Note 5: Contemporary Mormons dismissed O. P. Henry, Jr.s' report of his mother's experiences with the Rigdons as "a new theory" for Book of Mormon origins, whose only redeeming factor, was that, "If this new theory should be caught up by preachers and editors, desperate for some plausible pretence to account for the Book of Mormon, they will have to drop forever the hackneyed and thoroughly riddled old fable called the Spaulding story." Evidently it did not occur to the LDS critics, that Sidney Rigdon's "automatic writing" might be accounted for by mental illness, more readily than by recourse to the spiritualist "medium business." See the Salt Lake City Deseret News of Sept. 22, 1880 for Mormon editorial comments on Mr. Henry's report of Sidney Rigdon's strange personal characteristics.


 


Vol.
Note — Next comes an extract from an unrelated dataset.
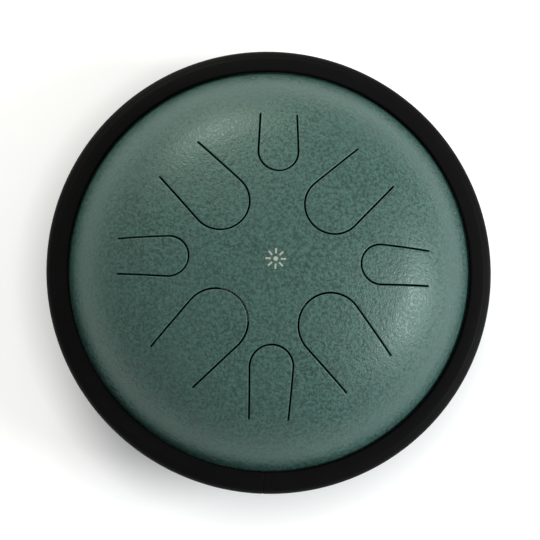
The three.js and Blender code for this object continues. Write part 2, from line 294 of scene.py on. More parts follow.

XXIV.                             Portland, Oregon, July 16, 1884.                             No. 7546.


 

Joseph Smith, son [sic -nephew?] of the 'prophet,' and two others from Utah, are at Richmond, Mo., comparing the Mormon bible with the original manuscript from the plates alleged to have been given by an angel to Smith, Sr., but the reasons for the comparison have not been made public. Probably the young man, thinking that his father is now an angel with the others don't know where the libel would hurt worst. Naturally enough, old Joseph would go to flock with the angels who were kind enough to give him such a start down to this world, by giving him the exclusive scoop of such a big item, and he would feel very cheap to look down and see young Joseph trying to make a reputation by showing that there was a lie somewhere between the angelic shorthand and the Mormon transcript.